Genetic association studies of Alzheimer disease using multi-phenotype tests and gene-based tests
MetadataShow full item record
The genome-wide association study (GWAS) approach has identified novel loci for a variety of complex diseases. However, for most of these disorder much of the heritability is not explained by this approach, which focuses on identifying common variants that are associated with disease risk. The unexplained heritability may be due to genetic or phenotypic heterogeneity or the influence of rare variants. The motivation behind this thesis was to uncover the unexplained heritability by applying joint analyses of sets of variants (gene-based association test) and multiple disease-related phenotypes (called multivariate gene-based association test). First, we evaluated multivariate gene-based methods for detecting association of common genetic variants with correlated phenotypes. An extensive simulation study showed that the method combining the MultiPhen and GATES software performed best for most tested scenarios especially when correlations among phenotypes are relatively low. We developed a new multivariate gene-based test using rare variants called VEMPHAS. A simulation study using VEMPHAS showed that this method correctly controls for type I error in all tested scenarios. We applied VEMPHAS to analysis of various phenotypes related to Alzheimer disease (AD) and found suggestive association (P < 4.15x10-6) with the gene TRIM22, which has been identified in a previous sequencing study of AD onset in PSEN1/2 mutation carriers. We also developed software with a graphical user interface which is designed for integrating information from different types of data sources including genetic data (from GWAS or sequencing), expression data (from RNA-Seq), and protein structures (from protein data banks).
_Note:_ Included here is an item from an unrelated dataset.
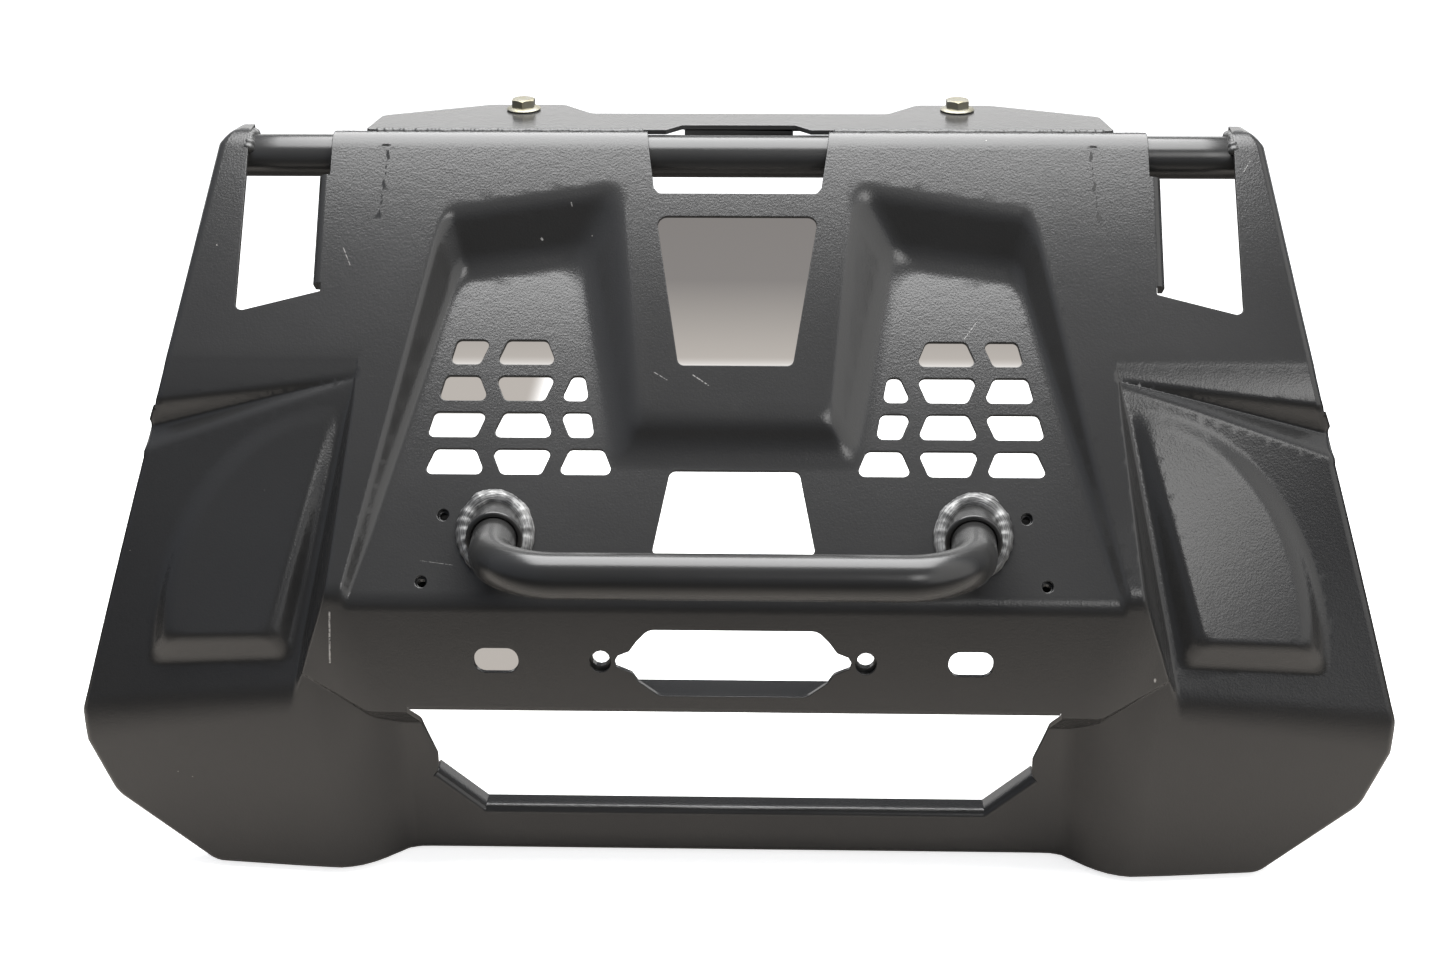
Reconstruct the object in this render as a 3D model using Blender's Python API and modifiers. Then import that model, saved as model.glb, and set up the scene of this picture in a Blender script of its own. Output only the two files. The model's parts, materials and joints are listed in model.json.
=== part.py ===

This software has several features including 1) testing associations between genetic variants and gene expressions; 2) locating amino acids, encoded by the variants, in a protein structure; and 3) retrieving genetic locations (chromosome and base pair positions) of amino acids of interest in the protein structure. The last feature can be applied for prioritizing coding variants for gene-based association testing. The methods and strategies developed for this dissertation project can effectively uncover a portion of the remaining heritability of complex diseases that is unexplained by traditional GWAS approaches.